On mentionnera aussi le programme « Data & Quartiers », lancé en 2019 par RésO Villes, soutenu par l’ANCT et Civiteo, entreprise du réseau Data Publica. Depuis, un livre blanc a été produit avec le soutien du ministère en charge de la politique de la ville. Il explique dans le détail les expériences qui ont été conduites. L’une d’entre elles concerne l’emploi. Des données locales fournies par l’agence publique de l’emploi sont croisées avec les données d’un groupe privé de travail temporaire. Il en résulte une connaissance inédite de la réalité des distances entre les quartiers et les emplois, avec des enseignements pratiques pour des politiques locales d’aide à la mobilité. En matière de protection sociale, le recours à un algorithme de modélisation permet d’identifier des familles en situation de non-recours. Le livre blanc raconte aussi les conditions qui ont été créées pour permettre un accès à des données nouvelles.
Une quarantaine de projets locaux
Au niveau des collectivités, le déploiement de l’IA en reste à ses balbutiements. Le mot clef est ainsi quasi-absent des projets numériques financés par l’État au titre du plan de relance (voir notre article du 19 janvier 2023). L’observatoire Data publica a dénombré pour sa part à l’automne 2022 une quarantaine de projets estampillés IA par les collectivités interrogées. Portés par de grandes collectivités, seulement quatre étaient effectivement déployés à date. Parmi les défis relevés par ces algorithmes : le comptage de flux, la réduction des déchets, la maitrise des consommations énergétiques, l’identification des ilots de chaleur, la détection des fuites d’eau, la lutte contre les dépôts sauvage ou encore la réduction du gaspillage alimentaire dans les cantines… Le principal défi pour ces projets reste cependant leur passage à l’échelle. Leur « industrialisation » se heurte notamment à un manque de données « massives » et normalisées. Le sujet est du reste loin d’être spécifique aux territoires : la constitution de « data hubs » thématiques mêlant données publiques et privées, à même de pouvoir entrainer des IA, fait partie des priorités gouvernementales et européennes (voir notre article du 30 mars 2023).
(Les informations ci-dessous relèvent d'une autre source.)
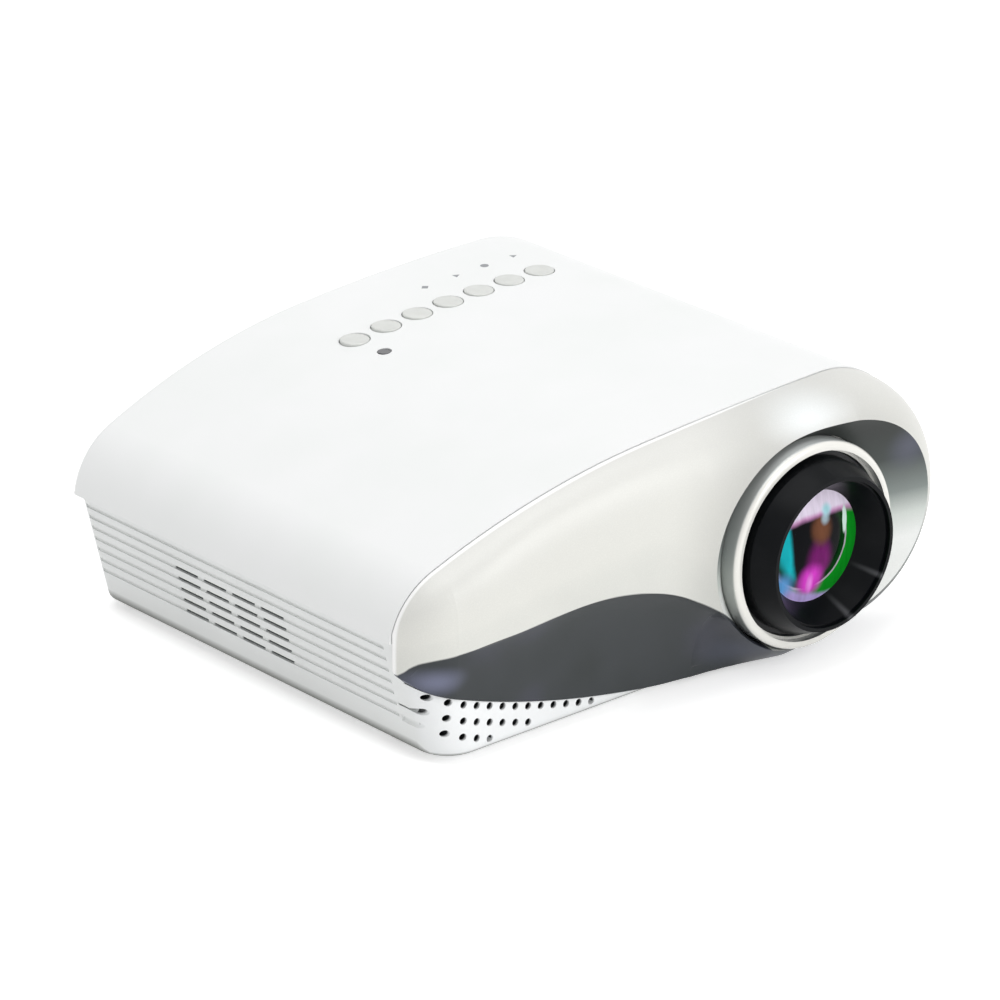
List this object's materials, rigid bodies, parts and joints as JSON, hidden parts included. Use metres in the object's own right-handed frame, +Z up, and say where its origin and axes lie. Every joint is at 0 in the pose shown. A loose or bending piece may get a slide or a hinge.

Le défi de la réplicabilité des IA territoriales
Les projets territoriaux en matière d’IA se heurtent par ailleurs à un déficit de compétences. L’appel à projets sur les « Démonstrateurs d’IA dans les territoires », dont la seconde promotion a été dévoilée en juin, ambitionne de résoudre cette équation en aidant collectivités et entreprises à initier des projets intégrant dès leur conception leur réplication. Cette approche par la commande publique permet aussi de maitriser la technologie, d’imposer des contraintes de « frugalité » (énergie, données…) et des obligations de transparence aux fournisseurs d’IA. Idem pour le respect du RGPD. On signalera à cet égard l’initiative « bac à sable » de la Cnil qui a ouvert le 21 juillet 2023 un appel à candidatures pour accompagner trois services publics dans le déploiement d’une IA respectueuse de la vie privée.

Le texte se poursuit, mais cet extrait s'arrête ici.